早坂さんは田中角栄に誘われた時のことをこの様に回想しております。
―――――――昭和三十七年十二月になったばかりの日、
東京タイムズの記者だった私は田中大蔵大臣に呼ばれた。
「オレは十年後に天下を取る。お互いに一生は一回だ。一生一度の大博打だが、どうだい、一緒にやらないか。」さて、どうするか。まんじりともしない夜が明けて、私は決断した。
「人間と生まれて、天下を取るほどの大勝負は、ほかにない。田中は数ある人の中から私を相棒に選んだ。破格の光栄である。男子、意気に感ず。及ばずながら、私は自民党随一の切れ者、田中角栄の門に入ることにした。」
史上最年少で大蔵大臣に就任した飛ぶ鳥を落とす勢いの話題の人物からたかが一介の新聞記者が、自身の懐刀、天下取りの相棒としての誘いを受けたのです。
魏徴の詩を用いてその感激を表した早坂さんの当時の気持ちがひしひしと伝わってきます。

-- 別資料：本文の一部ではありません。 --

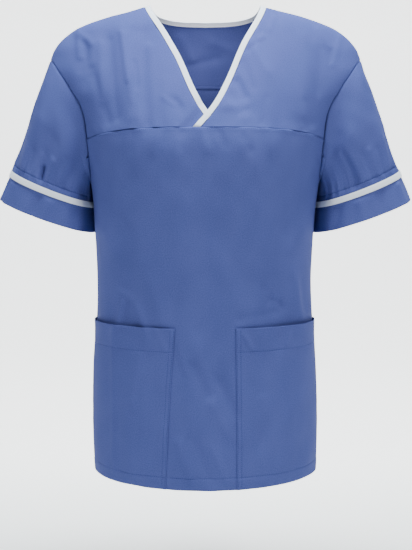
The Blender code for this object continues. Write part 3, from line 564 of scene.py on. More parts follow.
def panel_rows(top, spacing, fine_at):
    """Rows of a lower panel: along the armhole, then evenly to the hem."""
    seam = top + np.array(FINE_STEPS)
    beside_arm = armhole_rows(top, spacing)
    beside_arm = beside_arm[beside_arm > seam[-1] + FINE_STEPS[1]]
    below = places_between(ARMPIT, HEM, spacing, fine_at)[1:]
    return np.concatenate([seam, beside_arm, below])


def panel_columns(count):
    """Columns of a lower panel, with closer ones beside its side seams."""
    inside = np.linspace(-PANEL_INSIDE, PANEL_INSIDE, count)
    return np.concatenate([-1 + PANEL_EDGE, inside, (1 - PANEL_EDGE)[::-1]])


def panel_grid(face, top, column_count, row_spacing, fine_at):
    """Points of a whole lower panel, with closer rows at the drops that need detail."""
    turn, drop = panel_chart(panel_columns(column_count), panel_rows(top, row_spacing, fine_at), face)
    return body_skin(turn, drop, panel_lift(turn, drop, face))


FRONT_SPACING = 0.0034
LAP_SINK = 0.0036
LAP_MIDDLE = -0.020
LAP_HALF_RUN = 0.040
front_grid = panel_grid("front", YOKE_SEAM_END, 171, FRONT_SPACING, (HEM_STITCH, POCKET_TOP))
under_lap = smooth_step(1 - np.abs(front_grid[0, :, 0] - LAP_MIDDLE) / LAP_HALF_RUN)
front_grid = with_allowances(drawn_back(front_grid, ("top", "first", "last")), ("top",),
                             under=ALLOWANCE_SINK + LAP_SINK * under_lap)
cloth_piece("front_cloth", front_grid, "blue_cloth", "front_body")


# Pockets
# Two patch pockets of the same cloth. Each has a deep hem along its mouth, is topstitched along its inner
# edge and is caught in the side seam and in the hem of the tunic.

SEAM_GAP = 0.0003
SOLID_WALL = 0.0011
POCKET_GAPE = 0.0055
POCKET_GAPE_DROP = 0.060
GAPE_FULLNESS = 0.8
POCKET_HEM = 0.036
POCKET_TOPSTITCH = 0.0070
POCKET_HEM_DIP = (0.0011, 0.0005)
POCKET_HEM_GATHERS = (0.009, 0.0004, 0.007)
POCKET_HEM_RISE = 0.0004
TOPSTITCH_DIP = (0.0010, 0.0004)
POCKET_EDGE_DIP = (0.0012, 0.0004)
POCKET_EDGE_GATHERS = (0.014, 0.0006, 0.006)
POCKET_EDGE_GATHERS_PLACE = 0.003
POCKET_HEM_SLOPE = 1.02
MOUTH_ROLL = 0.001
POCKET_FINE_WIDTH = 0.012
POCKET_FINE_SPACING = 0.0014
PLAIN_COLUMN = 0.010
POCKET_SEED = {"right": 61, "left": 71}
LEAST_STAND_OFF = -0.0004
POCKET_CREASES = {
    "right": in_metres(
        (-76, 535, -86, 575, 5, -2.7), (-86, 532, -104, 590, 6, -2.1), (-94, 530, -110, 610, 7, 1.9),
        (-60, 520, -72, 492, 5, 1.9), (-140, 500, -142, 720, 5, 1.6), (-70, 600, -80, 690, 10, -2.1),
        (-120, 610, -112, 710, 10, 1.9), (-64, 640, -92, 700, 7, 1.9),
    ),
    "left": in_metres(
        (58, 500, 70, 520, 4, 2.4), (64, 545, 78, 585, 6, -2.1), (96, 530, 98, 560, 4, -1.9),
        (130, 530, 128, 600, 6, -2.1), (124, 490, 122, 516, 4, 1.9), (48, 618, 66, 645, 4, -2.9),
        (90, 600, 110, 700, 11, 2.1), (70, 650, 84, 710, 8, -2.1),
    ),
}


def part_of_front(columns, rows):
    """Turn and drop of the front's own chart at these columns and rows."""
    turn, drop = panel_chart(columns, np.concatenate([[YOKE_SEAM_END], rows]), "front")
    return turn[1:], drop[1:]


def pocket_columns(side, edge):
    """Columns of a pocket from its inner edge to the side seam."""
    beside_edge = places_between(0.0, POCKET_FINE_WIDTH, POCKET_FINE_SPACING, (POCKET_TOPSTITCH,))
    inner = edge + beside_edge / CHART_WIDTH
    outer = np.linspace(inner[-1] + PLAIN_COLUMN, PANEL_INSIDE, 62)
    columns = np.concatenate([inner, outer, (1 - PANEL_EDGE)[::-1]])
    return columns if side > 0 else -columns[::-1]


def pocket_lift(turn, drop, columns, hand):
    """The pocket stands off the front, gapes a little at its mouth, and dips and puckers at its sewing."""
    edge = POCKET_COLUMN[hand]
    across = (np.abs(columns) - edge) / (1 - edge)
    shut = (1 - (drop - POCKET_TOP) / POCKET_GAPE_DROP).clip(0, 1) ** 2
    gape = POCKET_GAPE * np.sin(np.pi * across.clip(0, 1)) ** GAPE_FULLNESS * shut
    x = body_form(turn, drop)[..., 0]
    from_edge = across[None, :] * (1 - edge) * CHART_WIDTH + 0 * drop
    from_mouth = drop - POCKET_TOP
    seed = POCKET_SEED[hand]
    sewing = groove(from_mouth - POCKET_HEM, *POCKET_HEM_DIP) + groove(from_edge, *POCKET_EDGE_DIP)
    sewing += groove(from_edge - POCKET_TOPSTITCH, *TOPSTITCH_DIP)
    sewing += puckers(x, from_mouth - POCKET_HEM, seed, *POCKET_HEM_GATHERS)
    sewing += puckers(drop, from_edge - POCKET_EDGE_GATHERS_PLACE, seed + 3, *POCKET_EDGE_GATHERS)
    doubled = smooth_step(1 - from_mouth / POCKET_HEM * POCKET_HEM_SLOPE)
    doubled *= smooth_step(from_mouth / MOUTH_ROLL)
    rise = fold_rise(POCKET_CREASES[hand], x, drop) + sewing + POCKET_HEM_RISE * doubled
    return SEAM_GAP + SOLID_WALL + gape + np.maximum(rise, LEAST_STAND_OFF)


for hand, side in HANDS.items():
    columns = pocket_columns(side, POCKET_COLUMN[hand])
    rows = places_between(POCKET_TOP, HEM, FRONT_SPACING, (POCKET_TOP, POCKET_TOP + POCKET_HEM, HEM_STITCH))
    turn, drop = part_of_front(columns, rows)
    lift = panel_lift(turn, drop, "front") + pocket_lift(turn, drop, columns, hand)
    grid = drawn_back(body_skin(turn, drop, lift), ("first", "last"))
    cloth_piece("pocket_cloth_" + hand, grid, "blue_cloth", "pocket_" + hand)


# Lower back
# One panel from the back yoke seam to the hem, in the same cloth and with the same hem as the front.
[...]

士は己を知る者の為に死すといいます。直諫の臣としてロッキード事件後、権力を失った角栄に最後まで忠誠を尽くし続けた早坂さん。角栄と共に中原に鹿を追った自分を魏徴と重ね合わせたのかもしれませんね。
※ 「中原に鹿を追い」
現在でも天下取りをすることを「中原に鹿を追い」と表現します。
※ 「巧言令色、鮮なし仁」
これに対し孔子は「剛毅木訥、仁に近し」 (剛毅木訥近仁)
剛毅で飾らぬ人間は、(誠実なのだから)完成した徳をそなえたものに近いと評しております。